Sun. Jan 22nd, 2023

Merge Sort

Background knowledge

If you have not read up on how the bubble sort and insertion sort work, and understand their time efficiencies, read those sections first. An appreciation of this will help you understand the purpose behind this approach. Merge sort is a ‘divide and conquer‘ algorithm.

How it works

As you now know, the time efficiency of the bubble sort and insertion sort are both O(n2) – meaning that as the data sets get bigger, the time taken to process the data increases, but by a power of 2.

Merge sort addresses this by breaking the data down from one big list into many small lists, and then recombines them. Although there is more work involved – you have to rebuild all of the lists into one data set – this is more than offset by the saving in time gained by no longer having to sort one large data set.

This image shows how an unsorted list of seven items (pink), is repeatedly split into smaller lists, until there are seven lists of one item each. Note – at this stage, nothing has changed in the ordering of the items.

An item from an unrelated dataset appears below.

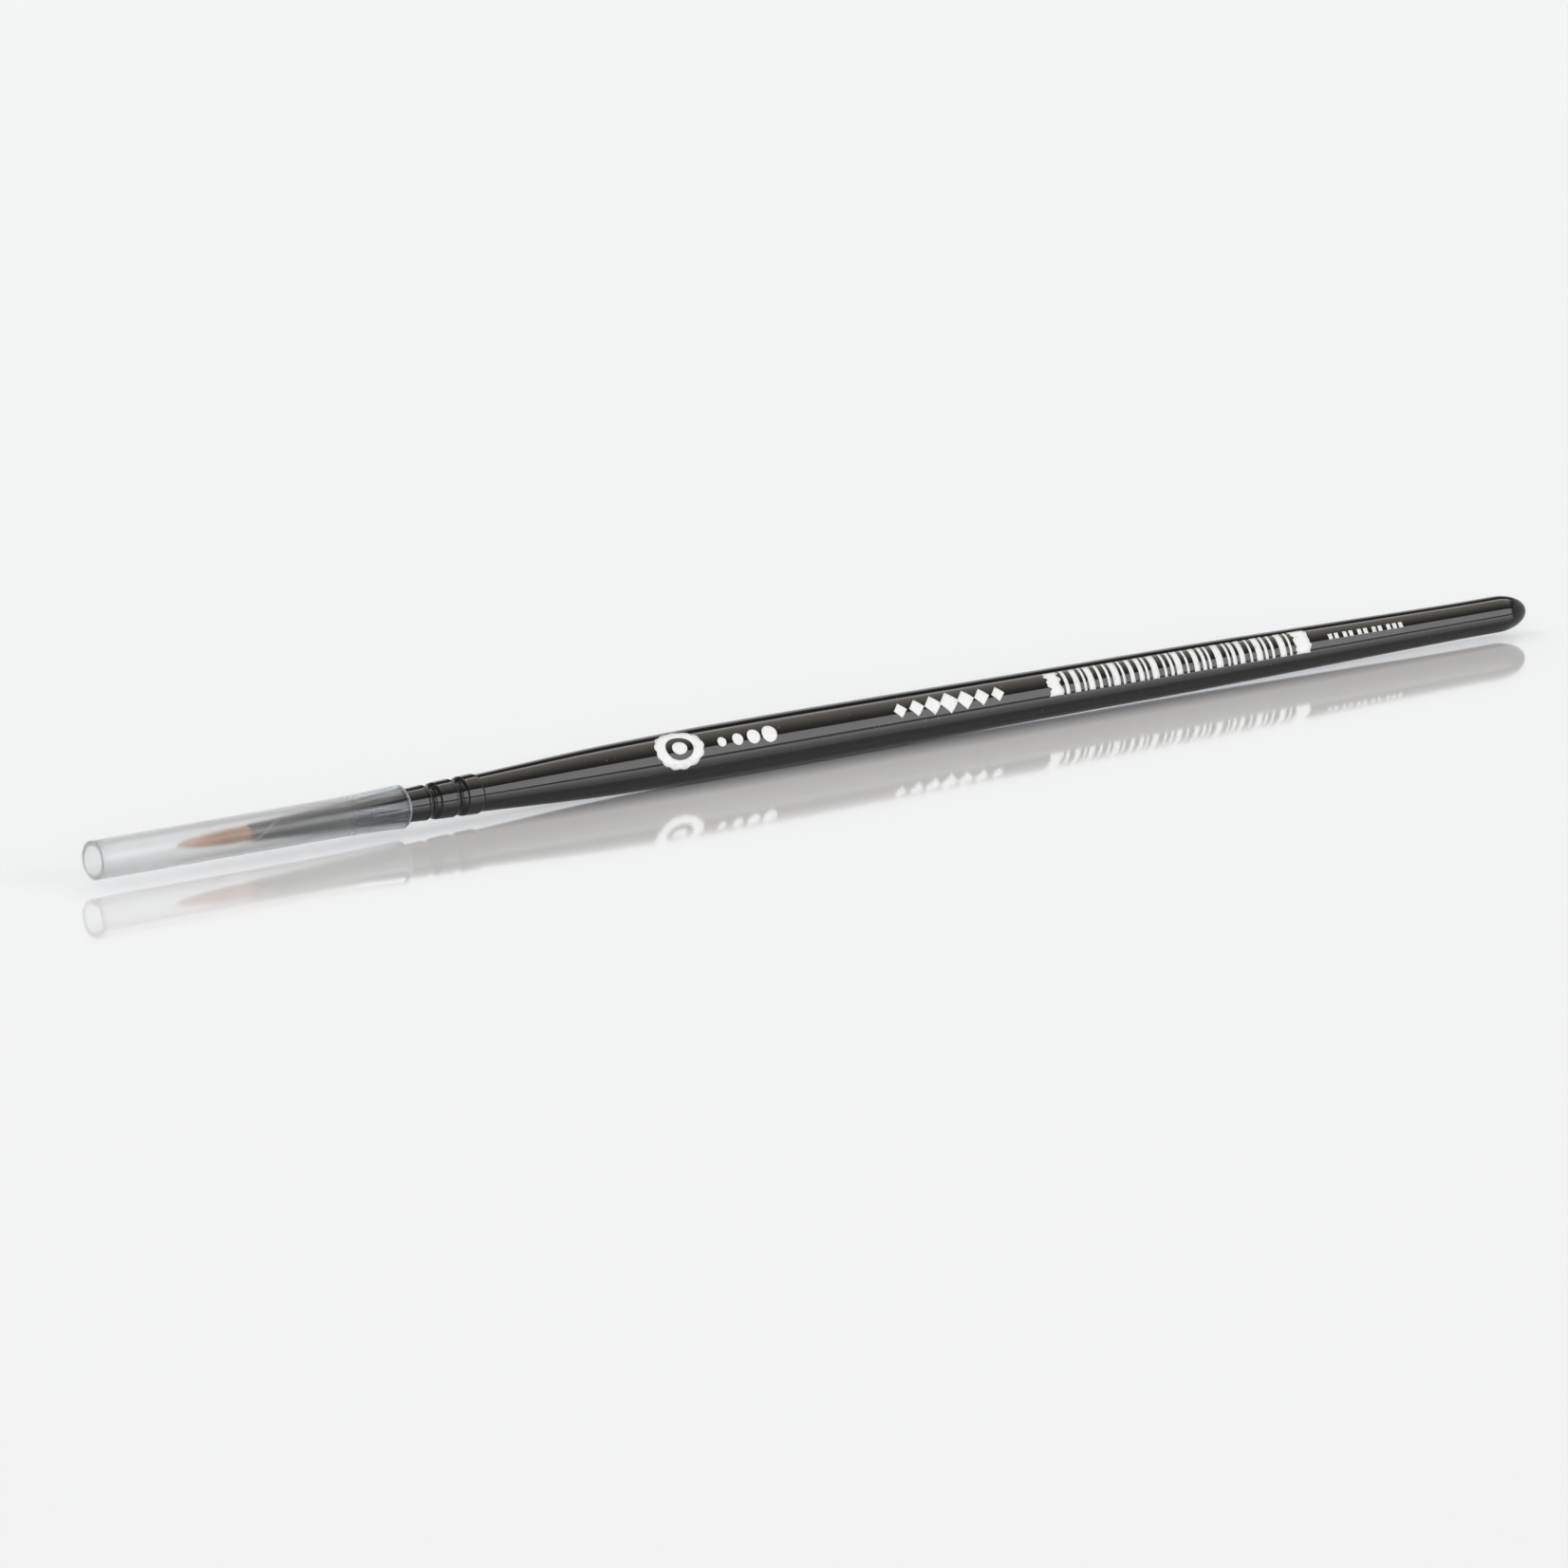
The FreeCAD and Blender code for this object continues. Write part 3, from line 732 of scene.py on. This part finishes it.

A merge sort is a recursive algorithm, so although the steps above that take the original list and keep splitting it until there is only one value in each list looks redundant, it is actually important and central to the way in which this algorithm works.

Once the lists can be separated no further, they are recombined, building ever longer lists. It is at this stage that the data is sorted – it is far easier computationally to combine items into a new list in order than it is to rearrange them in situ. In the example above, you can see that after one recombination, there are four lists, three of which contain two values, which are now in order. The process repeats until there is only one list, which will now be in order.

Pseudocode

Wikipedia lists several algorithms for merge sorts. You are not expected at this level to be able to trace it, or write it.

Advantages

More efficient than insertion sort and bubble sort. The order of growth for the merge sort is O(n log n).

Disadvantages

More complex to code, and due to being recursive, more difficult to dry run.